Copperheads have a very distinctive Hershey Kiss pattern on their skin.
My tip for making snakes move without hurting them is to gently hose them with water or even throwing bowls of water on them. Unfortunately, this youngster was a bit clueless, as many young are, and came towards me instead of away when I threw water on it.
Two plants popped up in my small patio bed. I wasn’t totally sure what they were so I let them grow out to reveal themselves. I thought they might be weeds, Gulf Coast Penstemon or Cardinal Flower. Once the plants grew to around 4 inches, it became clear they were Cardinal Flowers, which was my last guess. I promptly dug them up and transplanted the pair to a better location.
More than once, I have mistook weeds for a wanted plant and let them grow. And yes, there is a mix of weeds and seedlings in that bed. I am waiting for them tell me what they are.
With rain, you get Rain Lilies and this year’s display was spectacular.
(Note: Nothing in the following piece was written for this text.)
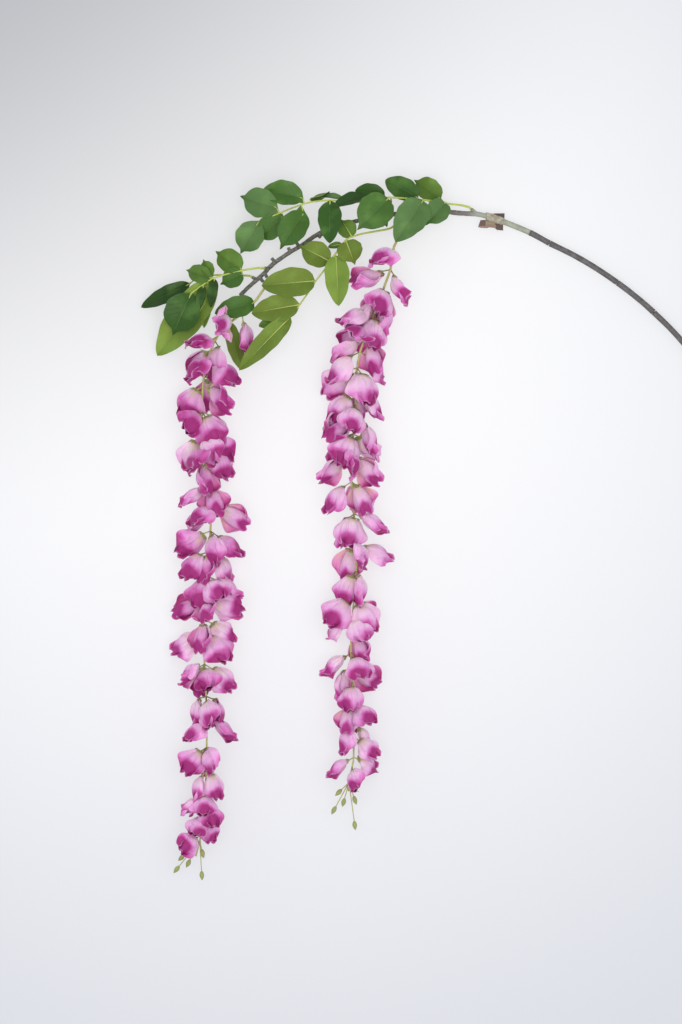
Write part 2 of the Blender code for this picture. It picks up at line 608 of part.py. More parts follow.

The couple of bulbs I bought years ago that just sat around doing nothing, have come alive and planted themselves all over the yard. (click on a photo for slideshow)
Aristolochia fimbriata, is the third kind of Dutchman’s Pipe that I grow. It has tiny flowers and the nurseryman said it would attract butterflies. I’ll wait and see.
I had to add another photo of the spiral ginger. The flower is hidden behind the leaves and I enjoy peeking in everyday to see its progress.
My sweet little Peter Pan Agapnathus has made several flower heads this year.
After two years of hard winters, the Shell Ginger finally bloomed.
The African Blood Lily has done extremely well and seems to like our gumbo soil. It makes huge blooms every year and has even multiplied. A mild winter and an attentive gardener (me staying home) has resulted in a late Spring full of blooms.